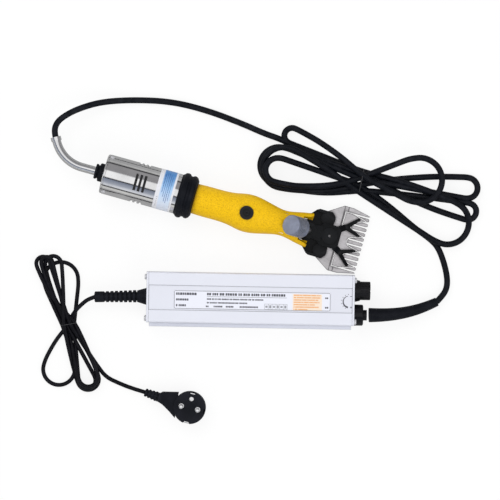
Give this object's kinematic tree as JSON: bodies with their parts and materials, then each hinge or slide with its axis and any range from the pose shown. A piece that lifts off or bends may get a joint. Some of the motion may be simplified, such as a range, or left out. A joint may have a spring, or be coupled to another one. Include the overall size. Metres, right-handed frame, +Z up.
{
  "type": "sheep shears",
  "caption": "Electric sheep shears: yellow handpiece with comb and cutter, low-voltage power supply with speed knob, rubber cable and mains cord in figure-eight hanks.",
  "frame": {"origin": "on the surface it lies on, under the middle of the handpiece and power supply together", "axes": "+X along the power supply towards its speed knob, +Y towards the handpiece, +Z up"},
  "size_m": [0.5033, 0.3714, 0.0617],
  "materials": {
    "polished_steel": "mirror-polished stainless steel",
    "screw_steel": "bright plated steel",
    "ground_steel": "ground bright steel",
    "dark_steel": "dark oiled steel",
    "nut_silver": "satin nickel",
    "black_casting": "black stove-enamelled casting",
    "yellow_paint": "golden yellow textured paint",
    "black_rubber": "moulded black rubber",
    "black_plastic": "moulded black plastic",
    "cable_black": "smooth black rubber sheath",
    "mains_black": "smooth black sheath",
    "label_blue": "printed film, blank",
    "label_white": "printed film with plain bars",
    "white_aluminium": "pale satin aluminium",
    "plain_aluminium": "bare aluminium",
    "copper": "copper segments",
    "carbon": "dark grey",
    "board_green": "lacquered board"
  },
  "bodies": {
    "machine": {"motor_shell": "polished_steel", "motor_rear_cap": "polished_steel", "case_screws": "screw_steel", "motor_label": "label_blue", "rear_gland": "black_rubber", "cable_tube": "polished_steel", "tube_ferrule": "polished_steel", "collar_ring": "black_rubber", "handle_shell": "yellow_paint", "oil_plug": "black_rubber", "head_casting": "black_casting", "pivot_post": "ground_steel", "comb": "ground_steel", "comb_screws": "screw_steel", "brush_plate": "black_plastic", "brushes": "carbon", "flux_ring": "dark_steel", "stator_magnets": "carbon", "front_plate": "plain_aluminium", "motor_bearings": "ground_steel", "bearing_sleeve": "dark_steel", "spindle_bearings": "ground_steel", "tension_sleeve": "dark_steel", "tension_pin": "ground_steel", "supply_case": "white_aluminium", "left_end_plate": "white_aluminium", "right_end_plate": "white_aluminium", "end_screws": "screw_steel", "supply_label": "label_white", "circuit_board": "board_green", "transformer": "carbon", "capacitors": "black_plastic", "heat_sink": "plain_aluminium", "speed_control": "black_plastic", "output_gland": "black_plastic", "output_boot": "black_rubber", "mains_relief": "black_rubber", "main_cord_lead": "cable_black", "main_cord_hank": "cable_black", "main_cord_tail": "cable_black", "mains_cord_lead": "mains_black", "mains_cord_hank": "mains_black", "mains_cord_tail": "mains_black", "plug_body": "black_rubber", "plug_pins": "polished_steel", "plug_earth_clips": "polished_steel", "plug_earth_socket": "polished_steel", "plug_relief": "black_rubber"},
    "rotor": {"rotor_shaft": "ground_steel", "rotor_core": "dark_steel", "commutator": "copper", "drive_coupling": "black_plastic", "crank_spindle": "ground_steel", "crank_roller": "ground_steel"},
    "fork": {"fork_body": "black_casting", "left_foot": "black_casting", "right_foot": "black_casting", "cutter": "ground_steel"},
    "nut": {"tension_nut": "nut_silver"},
    "knob": {"speed_knob": "black_plastic"}
  },
  "joints": [
    {"name": "rotor_spin", "type": "hinge", "parent": "machine", "child": "rotor", "pos_m": [-0.06228, 0.05137, 0.0262], "axis": [0.9636, -0.2672, 0], "continuous": true},
    {"name": "fork_rock", "type": "hinge", "parent": "machine", "child": "fork", "pos_m": [0.11213, 0.003, 0.012], "axis": [0, 0, 1], "range_deg": [-8, 8]},
    {"name": "tension_turn", "type": "hinge", "parent": "machine", "child": "nut", "pos_m": [0.09094, 0.00887, 0.0555], "axis": [-0.5527, 0.1533, 0.8192], "range_deg": [-360, 360]},
    {"name": "speed_turn", "type": "hinge", "parent": "machine", "child": "knob", "pos_m": [0.16381, -0.06546, 0.019], "axis": [0.9998, -0.0183, 0], "range_deg": [0, 270]}
  ]
}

• • • • •

## What to do
Repeat the listing exactly, from its first line to its last.

## Result of the exercise
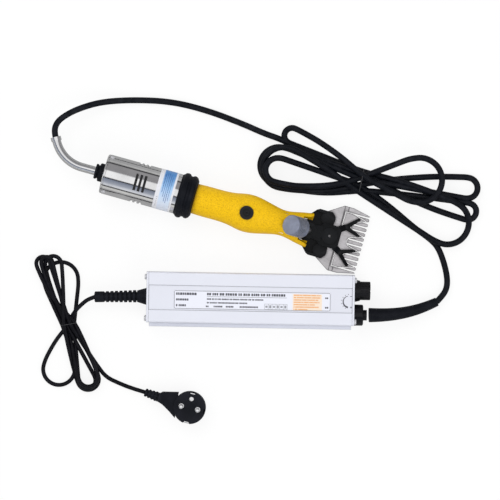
Give this object's kinematic tree as JSON: bodies with their parts and materials, then each hinge or slide with its axis and any range from the pose shown. A piece that lifts off or bends may get a joint. Some of the motion may be simplified, such as a range, or left out. A joint may have a spring, or be coupled to another one. Include the overall size. Metres, right-handed frame, +Z up.
{
  "type": "sheep shears",
  "caption": "Electric sheep shears: yellow handpiece with comb and cutter, low-voltage power supply with speed knob, rubber cable and mains cord in figure-eight hanks.",
  "frame": {"origin": "on the surface it lies on, under the middle of the handpiece and power supply together", "axes": "+X along the power supply towards its speed knob, +Y towards the handpiece, +Z up"},
  "size_m": [0.5033, 0.3714, 0.0617],
  "materials": {
    "polished_steel": "mirror-polished stainless steel",
    "screw_steel": "bright plated steel",
    "ground_steel": "ground bright steel",
    "dark_steel": "dark oiled steel",
    "nut_silver": "satin nickel",
    "black_casting": "black stove-enamelled casting",
    "yellow_paint": "golden yellow textured paint",
    "black_rubber": "moulded black rubber",
    "black_plastic": "moulded black plastic",
    "cable_black": "smooth black rubber sheath",
    "mains_black": "smooth black sheath",
    "label_blue": "printed film, blank",
    "label_white": "printed film with plain bars",
    "white_aluminium": "pale satin aluminium",
    "plain_aluminium": "bare aluminium",
    "copper": "copper segments",
    "carbon": "dark grey",
    "board_green": "lacquered board"
  },
  "bodies": {
    "machine": {"motor_shell": "polished_steel", "motor_rear_cap": "polished_steel", "case_screws": "screw_steel", "motor_label": "label_blue", "rear_gland": "black_rubber", "cable_tube": "polished_steel", "tube_ferrule": "polished_steel", "collar_ring": "black_rubber", "handle_shell": "yellow_paint", "oil_plug": "black_rubber", "head_casting": "black_casting", "pivot_post": "ground_steel", "comb": "ground_steel", "comb_screws": "screw_steel", "brush_plate": "black_plastic", "brushes": "carbon", "flux_ring": "dark_steel", "stator_magnets": "carbon", "front_plate": "plain_aluminium", "motor_bearings": "ground_steel", "bearing_sleeve": "dark_steel", "spindle_bearings": "ground_steel", "tension_sleeve": "dark_steel", "tension_pin": "ground_steel", "supply_case": "white_aluminium", "left_end_plate": "white_aluminium", "right_end_plate": "white_aluminium", "end_screws": "screw_steel", "supply_label": "label_white", "circuit_board": "board_green", "transformer": "carbon", "capacitors": "black_plastic", "heat_sink": "plain_aluminium", "speed_control": "black_plastic", "output_gland": "black_plastic", "output_boot": "black_rubber", "mains_relief": "black_rubber", "main_cord_lead": "cable_black", "main_cord_hank": "cable_black", "main_cord_tail": "cable_black", "mains_cord_lead": "mains_black", "mains_cord_hank": "mains_black", "mains_cord_tail": "mains_black", "plug_body": "black_rubber", "plug_pins": "polished_steel", "plug_earth_clips": "polished_steel", "plug_earth_socket": "polished_steel", "plug_relief": "black_rubber"},
    "rotor": {"rotor_shaft": "ground_steel", "rotor_core": "dark_steel", "commutator": "copper", "drive_coupling": "black_plastic", "crank_spindle": "ground_steel", "crank_roller": "ground_steel"},
    "fork": {"fork_body": "black_casting", "left_foot": "black_casting", "right_foot": "black_casting", "cutter": "ground_steel"},
    "nut": {"tension_nut": "nut_silver"},
    "knob": {"speed_knob": "black_plastic"}
  },
  "joints": [
    {"name": "rotor_spin", "type": "hinge", "parent": "machine", "child": "rotor", "pos_m": [-0.06228, 0.05137, 0.0262], "axis": [0.9636, -0.2672, 0], "continuous": true},
    {"name": "fork_rock", "type": "hinge", "parent": "machine", "child": "fork", "pos_m": [0.11213, 0.003, 0.012], "axis": [0, 0, 1], "range_deg": [-8, 8]},
    {"name": "tension_turn", "type": "hinge", "parent": "machine", "child": "nut", "pos_m": [0.09094, 0.00887, 0.0555], "axis": [-0.5527, 0.1533, 0.8192], "range_deg": [-360, 360]},
    {"name": "speed_turn", "type": "hinge", "parent": "machine", "child": "knob", "pos_m": [0.16381, -0.06546, 0.019], "axis": [0.9998, -0.0183, 0], "range_deg": [0, 270]}
  ]
}